The question is not only how to mount solar. The question is whether this roof should receive solar now.
Wood shake roofs can be aged, brittle, irregular, combustible, difficult to walk, and difficult to waterproof around attachments. A solar array can make future roof service more complex. For many projects, the safest and most durable path may be to evaluate reroofing before solar installation.
SolarMount.com rule: wood shake roofs require extra caution. Review roof condition, fire-safety concerns, code requirements, waterproofing, and serviceability before recommending any solar mounting approach.
Wood shake checklist
What should be reviewed before solar is considered?
Wood shake roof review should be conservative, practical, and roof-protection focused.
Roof age
Older wood shake roofs may be near the end of service life. Solar should not hide a roof that may need replacement soon.
Shake condition
Review splitting, curling, rot, brittleness, missing shakes, uneven courses, prior repairs, and overall roof integrity.
Fire-safety concerns
Wood shake requires fire-safety and code awareness before adding electrical equipment and rooftop solar hardware.
Waterproofing
Penetrations and flashing details may be more difficult on irregular wood shake surfaces. The roof-protection plan must be clear.
Access and breakage
Walking and staging on wood shake can damage the roof. Installation access must be reviewed before layout is finalized.
Future service
Panel removal, roof repair, leak investigation, and reroofing should be considered before solar is mounted.
Roofer first
Wood shake projects should involve roofing judgment early.
The solar contractor sees the array. The roofer sees the roof’s remaining life.
A wood shake solar project should not proceed on panel layout alone. A roofer’s review can help determine whether the roof is suitable, whether repairs are enough, or whether reroofing should happen before solar. This protects the homeowner from installing a long-life solar system on a questionable roof.
Plain-language summary: if the roof is old, brittle, combustible, or hard to waterproof, solve the roof question before solar makes the roof harder to reach.
Decision point
When should the answer be “reroof first”?
A wood shake roof may need a roofing decision before any solar design should move forward.
Reasons to pause
- The wood shake roof is old or near end of life.
- There are split, curled, brittle, rotted, or missing shakes.
- There are known leaks, stains, or repeated roof repairs.
- The roof is difficult or unsafe to walk.
- Fire classification, local rules, or insurance concerns are unclear.
- Future reroofing is likely within the life of the solar system.
Questions to answer
- Is the existing roof a responsible solar mounting surface?
- Will the roof need replacement soon?
- How will penetrations be flashed and waterproofed?
- Can the roof be safely accessed without damage?
- How will future roof service be performed?
- Would a new roof be the better solar foundation?
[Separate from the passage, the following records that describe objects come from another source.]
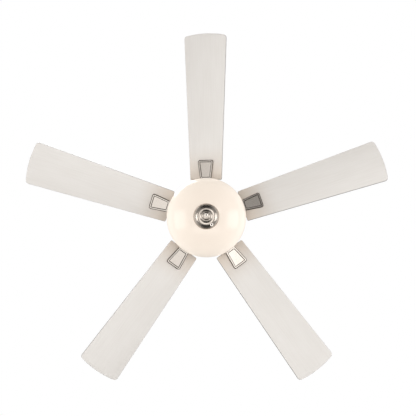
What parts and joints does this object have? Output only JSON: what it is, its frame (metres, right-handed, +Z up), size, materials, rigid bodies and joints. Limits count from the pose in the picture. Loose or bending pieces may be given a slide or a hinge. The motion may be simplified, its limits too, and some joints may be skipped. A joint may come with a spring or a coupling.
{
  "type": "ceiling fan",
  "caption": "Downrod ceiling fan with pitched, tapered blades on framed irons, an opal glass bowl light and two pull chains.",
  "frame": {"origin": "on the fan's axis, in the plane of the ceiling, midway between the two ceiling-box screws", "axes": "+Z up along the fan's axis, +X along the line of the two ceiling-box screws, the first blade along +Y"},
  "size_m": [1.2834, 1.2284, 0.503],
  "materials": {
    "brushed_nickel": "brushed",
    "blade_laminate": "satin",
    "opal_glass": "frosted",
    "lamp_glass": "frosted",
    "zinc_steel": "satin",
    "screw_steel": "satin",
    "ground_green": "gloss",
    "black_nylon": "matte",
    "cast_aluminium": "cast",
    "motor_laminations": "matte",
    "copper_winding": "gloss",
    "bearing_steel": "polished",
    "white_enamel": "gloss",
    "porcelain": "gloss",
    "felt_gasket": "matte"
  },
  "bodies": {
    "ceiling_mount": {"hanger_bracket": "zinc_steel", "canopy": "brushed_nickel", "canopy_screws": "screw_steel", "ground_screw": "ground_green"},
    "fan_frame": {"hanger_ball": "black_nylon", "hanger_pin": "screw_steel", "downrod": "brushed_nickel", "motor_yoke": "zinc_steel", "clevis_pin": "screw_steel", "hairpin_clip": "screw_steel", "set_screws": "screw_steel", "coupling_cover": "brushed_nickel", "motor_housing": "brushed_nickel", "housing_screws": "screw_steel", "motor_shaft": "bearing_steel", "bearing_inner_races": "bearing_steel", "stator_core": "motor_laminations", "stator_windings": "copper_winding", "switch_plate": "zinc_steel", "switch_plate_nut": "zinc_steel", "switch_housing": "brushed_nickel", "kit_screws": "screw_steel", "fan_switch": "black_nylon", "light_switch": "black_nylon", "capacitor": "black_nylon", "reverse_switch": "black_nylon", "light_pan": "white_enamel", "center_stem": "zinc_steel", "stem_nuts": "zinc_steel", "lamp_bracket": "zinc_steel", "lamp_holders": "porcelain", "lamps": "lamp_glass", "glass_bowl": "opal_glass", "bowl_gasket": "felt_gasket", "bowl_cap": "brushed_nickel", "finial": "brushed_nickel", "chain_ferrule": "brushed_nickel"},
    "rotor": {"rotor_bearings": "bearing_steel", "rotor_top_cover": "cast_aluminium", "rotor_bottom_cover": "cast_aluminium", "rotor_ring": "motor_laminations", "rotor_screws": "screw_steel", "iron_screws": "screw_steel", "blade_screws": "screw_steel", "blade_washers": "black_nylon", "blade_1": "blade_laminate", "blade_2": "blade_laminate", "blade_3": "blade_laminate", "blade_4": "blade_laminate", "blade_5": "blade_laminate", "blade_iron_1": "brushed_nickel", "blade_iron_2": "brushed_nickel", "blade_iron_3": "brushed_nickel", "blade_iron_4": "brushed_nickel", "blade_iron_5": "brushed_nickel"},
    "light_chain": {"light_chain": "brushed_nickel", "light_fob": "brushed_nickel"},
    "fan_chain": {"fan_chain": "brushed_nickel", "fan_fob": "brushed_nickel"},
    "reverse_slider": {"reverse_slider": "black_nylon"}
  },
  "joints": [
    {"name": "hanger_swing", "type": "hinge", "parent": "ceiling_mount", "child": "fan_frame", "pos_m": [0, 0, -0.03], "axis": [1, 0, 0], "range_deg": [-3, 3]},
    {"name": "rotor_spin", "type": "hinge", "parent": "fan_frame", "child": "rotor", "pos_m": [0, 0, -0.227], "axis": [0, 0, 1], "continuous": true},
    {"name": "light_pull", "type": "slide", "parent": "fan_frame", "child": "light_chain", "axis": [0, 0, -1], "range_m": [0, 0.01], "stiffness_N_per_m": 200, "springref_m": -0.002},
    {"name": "fan_pull", "type": "slide", "parent": "fan_frame", "child": "fan_chain", "axis": [0, 0, -1], "range_m": [0, 0.01], "stiffness_N_per_m": 200, "springref_m": -0.002},
    {"name": "reverse_slide", "type": "slide", "parent": "fan_frame", "child": "reverse_slider", "axis": [1, 0, 0], "range_m": [-0.003, 0.003]}
  ]
}
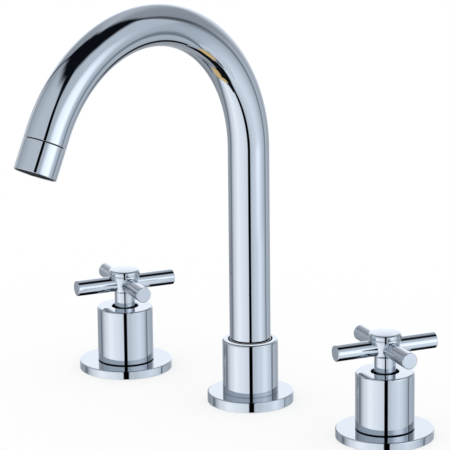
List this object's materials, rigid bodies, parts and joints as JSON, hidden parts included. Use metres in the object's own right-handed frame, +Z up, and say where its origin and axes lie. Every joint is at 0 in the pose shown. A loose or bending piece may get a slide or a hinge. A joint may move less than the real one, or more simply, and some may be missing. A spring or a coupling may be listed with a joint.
{
  "type": "widespread bathroom faucet",
  "caption": "Widespread basin faucet: high-arc tubular swivel spout with separate cross-handle hot and cold valves on round flanges, clamped through the deck by threaded shanks.",
  "frame": {"origin": "on the deck surface, under the middle of the spout's riser", "axes": "+X along the row towards the cold valve, -Y out towards the user as the spout points at rest, +Z up"},
  "size_m": [0.2632, 0.2102, 0.3398],
  "materials": {
    "polished_chrome": "mirror polished",
    "bare_brass": "machined, dull",
    "stainless_steel": "stamped",
    "black_rubber": "matte",
    "disc_ceramic": "lapped",
    "white_nylon": "moulded",
    "spray_plastic": "moulded"
  },
  "bodies": {
    "base": {"spout_collar": "polished_chrome", "spout_flange": "polished_chrome", "spout_gasket": "black_rubber", "spout_shank": "bare_brass", "swivel_glide_lower": "white_nylon", "swivel_glide_upper": "white_nylon", "swivel_o_ring_1": "black_rubber", "swivel_o_ring_2": "black_rubber", "spout_rubber_washer": "black_rubber", "spout_steel_washer": "stainless_steel", "spout_lock_nut": "bare_brass", "hot_flange": "polished_chrome", "hot_gasket": "black_rubber", "hot_bonnet": "polished_chrome", "hot_valve_body": "bare_brass", "hot_cartridge_barrel": "bare_brass", "hot_seat_seal": "black_rubber", "hot_fixed_disc": "disc_ceramic", "hot_rubber_washer": "black_rubber", "hot_steel_washer": "stainless_steel", "hot_lock_nut": "bare_brass", "cold_flange": "polished_chrome", "cold_gasket": "black_rubber", "cold_bonnet": "polished_chrome", "cold_valve_body": "bare_brass", "cold_cartridge_barrel": "bare_brass", "cold_seat_seal": "black_rubber", "cold_fixed_disc": "disc_ceramic", "cold_rubber_washer": "black_rubber", "cold_steel_washer": "stainless_steel", "cold_lock_nut": "bare_brass"},
    "spout": {"spout_tube": "polished_chrome", "spout_foot": "bare_brass", "aerator_housing": "polished_chrome", "aerator_washer": "black_rubber", "aerator_insert": "spray_plastic"},
    "hot_handle": {"hot_handle_hub": "polished_chrome", "hot_handle_bar_1": "polished_chrome", "hot_handle_bar_2": "polished_chrome", "hot_handle_bar_3": "polished_chrome", "hot_handle_bar_4": "polished_chrome", "hot_index_cap": "polished_chrome", "hot_handle_screw": "stainless_steel", "hot_valve_stem": "bare_brass", "hot_moving_disc": "disc_ceramic"},
    "cold_handle": {"cold_handle_hub": "polished_chrome", "cold_handle_bar_1": "polished_chrome", "cold_handle_bar_2": "polished_chrome", "cold_handle_bar_3": "polished_chrome", "cold_handle_bar_4": "polished_chrome", "cold_index_cap": "polished_chrome", "cold_handle_screw": "stainless_steel", "cold_valve_stem": "bare_brass", "cold_moving_disc": "disc_ceramic"}
  },
  "joints": [
    {"name": "hot_handle_turn", "type": "hinge", "parent": "base", "child": "hot_handle", "pos_m": [-0.1016, 0, 0.0525], "axis": [0, 0, 1], "range_deg": [0, 90]},
    {"name": "cold_handle_turn", "type": "hinge", "parent": "base", "child": "cold_handle", "pos_m": [0.1016, 0, 0.0525], "axis": [0, 0, 1], "range_deg": [-90, 0]},
    {"name": "spout_swivel", "type": "hinge", "parent": "base", "child": "spout", "pos_m": [0, 0, 0.0135], "axis": [0, 0, 1], "continuous": true}
  ]
}
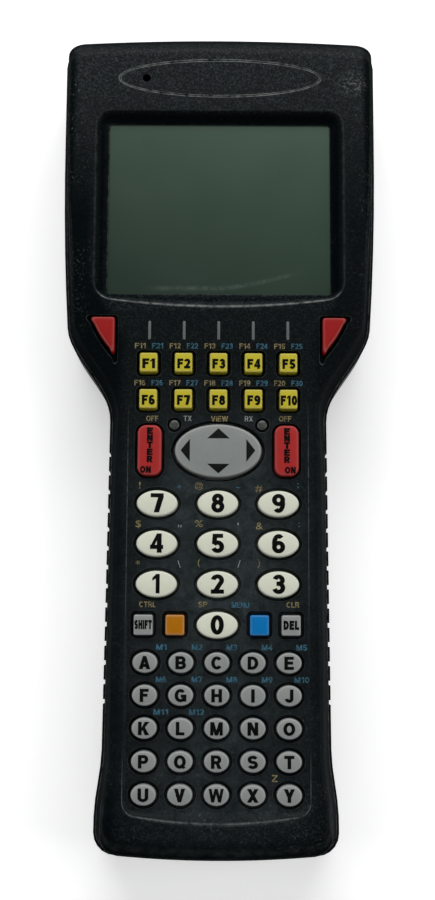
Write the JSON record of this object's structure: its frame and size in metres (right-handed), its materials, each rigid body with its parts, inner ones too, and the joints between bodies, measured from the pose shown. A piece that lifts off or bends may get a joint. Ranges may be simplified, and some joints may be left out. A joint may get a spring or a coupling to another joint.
{
  "type": "portable barcode data terminal",
  "caption": "Long hand-held data terminal with a wide display head, narrow grip of push keys, arrow rocker, scan window and hinged battery pack.",
  "frame": {"origin": "centre of the bounding box's footprint on the surface that the back rests on", "axes": "+X to the right of a person reading the display, +Y towards the display end, +Z out of the front face"},
  "size_m": [0.104, 0.268, 0.0398],
  "materials": {
    "case": "black moulded plastic with a fine spark-eroded grain, worn at the edges",
    "seal": "black elastomer",
    "window": "clear window with a grey-green display under it",
    "lcd": "grey-green liquid crystal panel",
    "steel": "plain steel",
    "board": "green solder mask",
    "card": "blue solder mask",
    "black_part": "plain black plastic",
    "mat": "grey silicone sheet",
    "light": "frosted light pipe",
    "badge": "fine matt plate",
    "scan_red": "dark red filter window",
    "cell": "blue sleeve",
    "gold": "gold-flashed contact",
    "key_red": "red silicone, satin",
    "key_grey": "grey silicone, satin",
    "key_pale": "pale grey silicone, satin",
    "key_yellow": "yellow silicone, satin",
    "key_orange": "orange silicone, satin",
    "key_blue": "blue silicone, satin"
  },
  "bodies": {
    "housing": {"front_housing": "case", "rear_housing": "case", "housing_seal": "seal", "display_window": "window", "window_gasket": "seal", "lcd_panel": "lcd", "lcd_frame": "steel", "main_board": "board", "radio_card": "card", "beeper": "black_part", "keypad_board": "board", "keypad_mat": "mat", "status_lights": "light", "badge_plate": "badge", "scan_window": "scan_red", "scan_engine": "black_part", "bay_contacts": "gold", "latch_spring": "steel", "case_screws": "steel", "dock_connector": "black_part"},
    "battery_pack": {"battery_case": "case", "battery_lid": "black_part", "battery_cells": "cell", "battery_contacts": "gold"},
    "latch": {"battery_latch": "case"},
    "rocker_pivot": {"nav_pivot": "steel"},
    "rocker": {"nav_key": "key_grey"},
    "scan_left_button": {"key_scan_left": "key_red"},
    "scan_right_button": {"key_scan_right": "key_red"},
    "enter_left_button": {"key_enter_left": "key_red"},
    "enter_right_button": {"key_enter_right": "key_red"},
    "shift_button": {"key_shift": "key_grey"},
    "orange_button": {"key_orange": "key_orange"},
    "blue_button": {"key_blue": "key_blue"},
    "delete_button": {"key_delete": "key_grey"},
    "a_to_e_row": {"keys_a_to_e": "key_grey"},
    "f_to_j_row": {"keys_f_to_j": "key_grey"},
    "k_to_o_row": {"keys_k_to_o": "key_grey"},
    "p_to_t_row": {"keys_p_to_t": "key_grey"},
    "u_to_y_row": {"keys_u_to_y": "key_grey"},
    "digit_0_button": {"key_0": "key_pale"},
    "digit_1_button": {"key_1": "key_pale"},
    "digit_2_button": {"key_2": "key_pale"},
    "digit_3_button": {"key_3": "key_pale"},
    "digit_4_button": {"key_4": "key_pale"},
    "digit_5_button": {"key_5": "key_pale"},
    "digit_6_button": {"key_6": "key_pale"},
    "digit_7_button": {"key_7": "key_pale"},
    "digit_8_button": {"key_8": "key_pale"},
    "digit_9_button": {"key_9": "key_pale"},
    "f1_button": {"key_f1": "key_yellow"},
    "f2_button": {"key_f2": "key_yellow"},
    "f3_button": {"key_f3": "key_yellow"},
    "f4_button": {"key_f4": "key_yellow"},
    "f5_button": {"key_f5": "key_yellow"},
    "f6_button": {"key_f6": "key_yellow"},
    "f7_button": {"key_f7": "key_yellow"},
    "f8_button": {"key_f8": "key_yellow"},
    "f9_button": {"key_f9": "key_yellow"},
    "f10_button": {"key_f10": "key_yellow"}
  },
  "joints": [
    {"name": "battery_tilt", "type": "hinge", "parent": "housing", "child": "battery_pack", "pos_m": [0, -0.109, 0.01], "axis": [-1, 0, 0], "range_deg": [0, 60]},
    {"name": "latch_slide", "type": "slide", "parent": "housing", "child": "latch", "axis": [0, 1, 0], "range_m": [0, 0.003], "stiffness_N_per_m": 400, "deforming": ["latch_spring"]},
    {"name": "rocker_up_down", "type": "hinge", "parent": "housing", "child": "rocker_pivot", "pos_m": [0, -0.0065, 0.0336], "axis": [1, 0, 0], "range_deg": [-3, 3], "stiffness_Nm_per_rad": 0.3},
    {"name": "rocker_left_right", "type": "hinge", "parent": "rocker_pivot", "child": "rocker", "pos_m": [0, -0.0065, 0.0336], "axis": [0, 1, 0], "range_deg": [-3, 3], "stiffness_Nm_per_rad": 0.3},
    {"name": "scan_left_press", "type": "slide", "parent": "housing", "child": "scan_left_button", "axis": [0, 0, 1], "range_m": [-0.0012, 0], "stiffness_N_per_m": 600},
    {"name": "scan_right_press", "type": "slide", "parent": "housing", "child": "scan_right_button", "axis": [0, 0, 1], "range_m": [-0.0012, 0], "stiffness_N_per_m": 600},
    {"name": "enter_left_press", "type": "slide", "parent": "housing", "child": "enter_left_button", "axis": [0, 0, 1], "range_m": [-0.0012, 0], "stiffness_N_per_m": 600},
    {"name": "enter_right_press", "type": "slide", "parent": "housing", "child": "enter_right_button", "axis": [0, 0, 1], "range_m": [-0.0012, 0], "stiffness_N_per_m": 600},
    {"name": "shift_press", "type": "slide", "parent": "housing", "child": "shift_button", "axis": [0, 0, 1], "range_m": [-0.0012, 0], "stiffness_N_per_m": 600},
    {"name": "orange_press", "type": "slide", "parent": "housing", "child": "orange_button", "axis": [0, 0, 1], "range_m": [-0.0012, 0], "stiffness_N_per_m": 600},
    {"name": "blue_press", "type": "slide", "parent": "housing", "child": "blue_button", "axis": [0, 0, 1], "range_m": [-0.0012, 0], "stiffness_N_per_m": 600},
    {"name": "delete_press", "type": "slide", "parent": "housing", "child": "delete_button", "axis": [0, 0, 1], "range_m": [-0.0012, 0], "stiffness_N_per_m": 600},
    {"name": "a_to_e_row_press", "type": "slide", "parent": "housing", "child": "a_to_e_row", "axis": [0, 0, 1], "range_m": [-0.0012, 0], "stiffness_N_per_m": 600},
    {"name": "f_to_j_row_press", "type": "slide", "parent": "housing", "child": "f_to_j_row", "axis": [0, 0, 1], "range_m": [-0.0012, 0], "stiffness_N_per_m": 600},
    {"name": "k_to_o_row_press", "type": "slide", "parent": "housing", "child": "k_to_o_row", "axis": [0, 0, 1], "range_m": [-0.0012, 0], "stiffness_N_per_m": 600},
    {"name": "p_to_t_row_press", "type": "slide", "parent": "housing", "child": "p_to_t_row", "axis": [0, 0, 1], "range_m": [-0.0012, 0], "stiffness_N_per_m": 600},
    {"name": "u_to_y_row_press", "type": "slide", "parent": "housing", "child": "u_to_y_row", "axis": [0, 0, 1], "range_m": [-0.0012, 0], "stiffness_N_per_m": 600},
    {"name": "digit_0_press", "type": "slide", "parent": "housing", "child": "digit_0_button", "axis": [0, 0, 1], "range_m": [-0.0012, 0], "stiffness_N_per_m": 600},
    {"name": "digit_1_press", "type": "slide", "parent": "housing", "child": "digit_1_button", "axis": [0, 0, 1], "range_m": [-0.0012, 0], "stiffness_N_per_m": 600},
    {"name": "digit_2_press", "type": "slide", "parent": "housing", "child": "digit_2_button", "axis": [0, 0, 1], "range_m": [-0.0012, 0], "stiffness_N_per_m": 600},
    {"name": "digit_3_press", "type": "slide", "parent": "housing", "child": "digit_3_button", "axis": [0, 0, 1], "range_m": [-0.0012, 0], "stiffness_N_per_m": 600},
    {"name": "digit_4_press", "type": "slide", "parent": "housing", "child": "digit_4_button", "axis": [0, 0, 1], "range_m": [-0.0012, 0], "stiffness_N_per_m": 600},
    {"name": "digit_5_press", "type": "slide", "parent": "housing", "child": "digit_5_button", "axis": [0, 0, 1], "range_m": [-0.0012, 0], "stiffness_N_per_m": 600},
    {"name": "digit_6_press", "type": "slide", "parent": "housing", "child": "digit_6_button", "axis": [0, 0, 1], "range_m": [-0.0012, 0], "stiffness_N_per_m": 600},
    {"name": "digit_7_press", "type": "slide", "parent": "housing", "child": "digit_7_button", "axis": [0, 0, 1], "range_m": [-0.0012, 0], "stiffness_N_per_m": 600},
    {"name": "digit_8_press", "type": "slide", "parent": "housing", "child": "digit_8_button", "axis": [0, 0, 1], "range_m": [-0.0012, 0], "stiffness_N_per_m": 600},
    {"name": "digit_9_press", "type": "slide", "parent": "housing", "child": "digit_9_button", "axis": [0, 0, 1], "range_m": [-0.0012, 0], "stiffness_N_per_m": 600},
    {"name": "f1_press", "type": "slide", "parent": "housing", "child": "f1_button", "axis": [0, 0, 1], "range_m": [-0.0012, 0], "stiffness_N_per_m": 600},
    {"name": "f2_press", "type": "slide", "parent": "housing", "child": "f2_button", "axis": [0, 0, 1], "range_m": [-0.0012, 0], "stiffness_N_per_m": 600},
    {"name": "f3_press", "type": "slide", "parent": "housing", "child": "f3_button", "axis": [0, 0, 1], "range_m": [-0.0012, 0], "stiffness_N_per_m": 600},
    {"name": "f4_press", "type": "slide", "parent": "housing", "child": "f4_button", "axis": [0, 0, 1], "range_m": [-0.0012, 0], "stiffness_N_per_m": 600},
    {"name": "f5_press", "type": "slide", "parent": "housing", "child": "f5_button", "axis": [0, 0, 1], "range_m": [-0.0012, 0], "stiffness_N_per_m": 600},
    {"name": "f6_press", "type": "slide", "parent": "housing", "child": "f6_button", "axis": [0, 0, 1], "range_m": [-0.0012, 0], "stiffness_N_per_m": 600},
    {"name": "f7_press", "type": "slide", "parent": "housing", "child": "f7_button", "axis": [0, 0, 1], "range_m": [-0.0012, 0], "stiffness_N_per_m": 600},
    {"name": "f8_press", "type": "slide", "parent": "housing", "child": "f8_button", "axis": [0, 0, 1], "range_m": [-0.0012, 0], "stiffness_N_per_m": 600},
    {"name": "f9_press", "type": "slide", "parent": "housing", "child": "f9_button", "axis": [0, 0, 1], "range_m": [-0.0012, 0], "stiffness_N_per_m": 600},
    {"name": "f10_press", "type": "slide", "parent": "housing", "child": "f10_button", "axis": [0, 0, 1], "range_m": [-0.0012, 0], "stiffness_N_per_m": 600}
  ]
}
Important: this page is educational. Actual wood shake solar mounting, fire-safety review, roofing decisions, code compliance, waterproofing, structural attachment, and inspection requirements must follow the approved plan set, roofing requirements, manufacturer instructions, local code, insurance requirements, and qualified professional judgment.
Waterproofing challenge
Irregular roof surfaces make waterproofing more important.
A solar mount must protect the roof where hardware interrupts the roof surface.
Wood shake surfaces can be uneven, aged, and variable. That makes mounting and flashing details more sensitive. Sealant alone should not be treated as the plan. The project needs a clear roof-protection method that makes sense for the actual roof condition.
Do not assume the wood shake roof is ready just because panels fit.
Every penetration and attachment needs a roof-specific protection method.
Verify roof-protection details before rails and panels cover them.
Structural and fire awareness
Wood shake review is bigger than attachment hardware.
A safe solar project must consider roof condition, fire classification, electrical code, and structure together.
Structural Review
Review framing, load paths, roof integrity, and attachment feasibility.
Roof Condition & Age
Do not install long-life solar over a roof that needs replacement soon.
Permit & Inspection
Code and inspection questions should be addressed before installation begins.
Practical rule: wood shake solar should never be treated as routine. The roof material, fire-safety concerns, waterproofing, and permit path need serious review.
Homeowner protection
Homeowners should ask whether solar belongs on this roof now.
The honest answer may be: not until the roof question is solved.
A homeowner can ask whether the roof is old, whether a roofer has reviewed it, whether the roof material raises fire or insurance concerns, whether waterproofing can be handled responsibly, and whether reroofing before solar would be the better investment.
Good homeowner question: “Is this wood shake roof truly ready for solar, or should we reroof first and build the solar on a better foundation?”
Related field guide pages
Continue the wood shake review.
Roof Condition & Age
Decide whether the roof is ready before solar is mounted.
Waterproofing Is Job One
The roof must still protect the building after solar is installed.
Roofer & Solar Contractor
Coordinate roof judgment with solar planning early.
Roof Leak Prevention
Prevent future roof problems before the array covers the work.
Wood shake conclusion
Some roofs need roofing work before solar work.
Wood shake solar mounting requires conservative review: roof age, condition, fire-safety concerns, waterproofing, access, serviceability, and whether reroofing first is the better answer.